2. Jittery Neighbors
It’s a very different story in China’s own neighborhood. In 2013 when Xi first unveiled the Belt and Road Initiative — a web of highways, railroads and ports connecting different parts of Asia with each other and with Europe and Africa — he had everyone’s attention. But amid growing concerns over rising debts from Chinese investments under the BRI, an increasing number of Asian nations are reevaluating their partnerships under the project. China’s growing military assertiveness in the Himalayas and South China Sea aren’t helping in a part of the world where — unlike the Middle East — China does have a long history of war and invasions.
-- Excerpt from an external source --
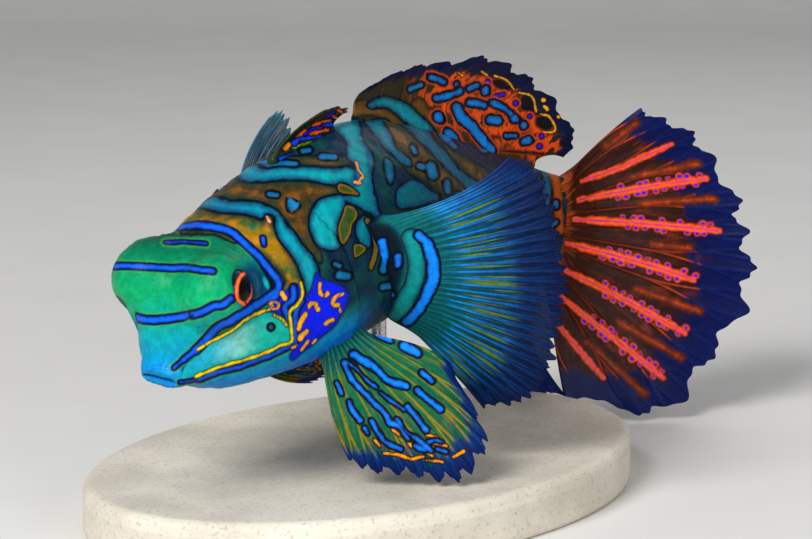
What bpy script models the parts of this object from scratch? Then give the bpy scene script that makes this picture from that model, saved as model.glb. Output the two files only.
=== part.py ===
"""Life-size mandarinfish, a small reef fish, held over a flat display base by one rod.

The fish is laid out along a bent spine. A place on it is a station along the spine
from the snout, a distance out to its left and a distance up. The named sizes are in
millimetres and degrees, and the model is built in metres with +Z up. The origin is
the middle of the underside of the base.
"""

import math

import bmesh
import bpy
import numpy as np
from mathutils import Matrix, Vector

MM = 0.001
GAP = 0.3

# Spine: yaw turns the nose from -X towards the fish's own left, pitch lifts it, and
# roll lifts its left side.
STANDARD_LENGTH = 54.0
REFERENCE_STATION = 24.0
REFERENCE_POINT = (0.0, 0.0, 20.9)
SPINE_STEP = 0.25
SPINE_START = -3.0
SPINE_END = 60.0
SPINE_KEYS = (
    # station, yaw, pitch, roll
    (0.0, 2.0, -31.0, -5.0),
    (7.0, -0.8, -25.2, -4.0),
    (14.0, -3.0, -19.0, 3.0),
    (26.0, 10.0, -1.0, 4.0),
    (38.0, 11.0, 9.0, 0.0),
    (48.0, 8.0, 14.0, -2.0),
    (54.0, -2.0, 14.0, 0.0),
    (60.0, -16.0, 13.0, 0.0),
)

# Girth: a section is an oval, and a power above 2 squares its upper or lower half.
GIRTH_KEYS = (
    # station, half width, top, bottom, power above, power below
    (0.0, 1.6, 0.8, 0.8, 2.2, 2.2),
    (0.7, 2.1, 1.2, 1.2, 2.4, 2.2),
    (1.3, 2.6, 2.1, 1.5, 2.7, 2.2),
    (2.2, 3.2, 3.5, 2.4, 3.0, 2.3),
    (4.0, 4.5, 5.4, 3.6, 3.0, 2.4),
    (6.0, 5.2, 6.1, 4.4, 2.9, 2.5),
    (8.0, 5.9, 6.7, 5.1, 2.5, 2.5),
    (11.0, 6.4, 7.2, 6.0, 2.3, 2.5),
    (14.0, 6.8, 7.6, 6.6, 2.15, 2.4),
    (18.0, 7.0, 8.0, 6.6, 2.05, 2.3),
    (23.0, 6.8, 8.2, 6.4, 1.9, 2.2),
    (30.0, 5.6, 7.0, 6.0, 2.0, 2.1),
    (40.0, 3.7, 5.4, 5.0, 2.0, 2.0),
    (48.0, 2.4, 4.8, 4.5, 2.0, 2.0),
    (54.0, 1.3, 4.5, 4.3, 2.0, 2.0),
)

# Division of the body, by station.
HEAD_END = 14.0
TRUNK_END = 36.0

# Eyes: station, out and up of the left one's centre, and the way that it looks.
EYE_CENTRE = (5.1, 3.25, 4.55)
EYE_AXIS = (0.3, 0.92, 0.2)
EYE_RADIUS = 2.2
CORNEA_RADIUS = 1.7
CORNEA_RISE = 0.2
ORBIT_RADIUS = 2.95
ORBIT_HEIGHT = 2.2
ORBIT_BLEND = 1.2
ORBIT_REACH = 4.0
ORBIT_END = 11.0
LID_OPENING = 1.6

# Face.
MOUTH_HALF_WIDTH = 1.25
MOUTH_HALF_HEIGHT = 0.22
MOUTH_DEPTH = 1.1
NOSTRIL = (7.6, 63.0)
NOSTRIL_RADIUS = 0.42
NOSTRIL_BORE = 0.2
GILL_PORE = (12.7, 52.0)
GILL_PORE_RADIUS = 0.6

# Fins. A ray stands up as a ridge on both faces of the membrane.
RAY_FOOT = 0.24
RIDGE_HEIGHT = 0.22
MEMBRANE_HALF = 0.25
EDGE_HALF = 0.15
ROOT_REACH = 0.22

# Stand.
BASE_LENGTH = 50.0
BASE_WIDTH = 34.0
BASE_HEIGHT = 3.8
BASE_BEVEL = 0.8
ROD_RADIUS = 1.0
ROD_STATION = 24.0


def smooth_table(keys, at):
    """Values of a keyed table at the given places, on a curve that never overshoots."""
    rows = np.array(keys, float)
    places, values = rows[:, 0], rows[:, 1:]
    steps = np.diff(places)[:, None]
    slopes = np.diff(values, axis=0) / steps
    before, after = slopes[:-1], slopes[1:]
    same_way = before * after > 0
    mean = 2 * before * after / np.where(same_way, before + after, 1.0)
    tangents = np.zeros_like(values)
    tangents[1:-1] = np.where(same_way, mean, 0.0)
    tangents[0], tangents[-1] = slopes[0], slopes[-1]
    at = np.clip(np.asarray(at, float), places[0], places[-1])
    cell = np.clip(np.searchsorted(places, at, side="right") - 1, 0, len(places) - 2)
    width = steps[cell]
    t = (at[..., None] - places[cell][..., None]) / width
    return (
        values[cell] * (1 + 2 * t) * (1 - t) ** 2
        + tangents[cell] * width * t * (1 - t) ** 2
        + values[cell + 1] * t**2 * (3 - 2 * t)
        + tangents[cell + 1] * width * t**2 * (t - 1)
    )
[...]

Over the weekend, the Philippines said it was sending fighter aircraft over some 200 Chinese ships that Manila claims are encroaching on its territory in the South China Sea.
In a world where COVID-19 vaccines will likely determine who can travel and which economies can safely open up, China realized early that jabs will hold greater soft power than Hollywood for the foreseeable future. They’re also a smart way to make money. So it raced to develop vaccines that it has since exported to countries across Africa, the Middle East, South America and parts of Asia. It cut corners, introducing vaccines for use before final clinical trials were done. Yet while that has led to some distrust, the vaccine nationalism infecting U.S. and European policy means poorer nations often have nowhere else to turn but Beijing.
Yet China’s not getting a free run everywhere. In Africa, where China is the biggest investor, it’s now facing a challenge from an old rival: Japan. Since 2017, three major Japanese venture capital firms have invested tens of millions of dollars in African startups. Japanese money is allowing a continent swamped with Chinese cash to look for alternatives. For the Japanese firms, pumping cash into politically volatile economies is a chance to break with their image as risk-averse, safe investors. The real winners? African startups.
On the surface, it looks like a bitter breakup. The European Union and China imposed tit-for-tat sanctions on each other’s officials last week over Brussels’ concerns about human rights in Xinjiang. But remember, the human rights excesses in that Chinese province were known just as well when the EU and Beijing struck a landmark investment deal to ring in the new year three months ago. And away from the public rancor, China is a major financier of key infrastructure projects in Scandinavia and the Baltics. So, while things look rough right now, don’t bet against a handshake some months from now. Just like professional poker players do after a particularly well-orchestrated bluff.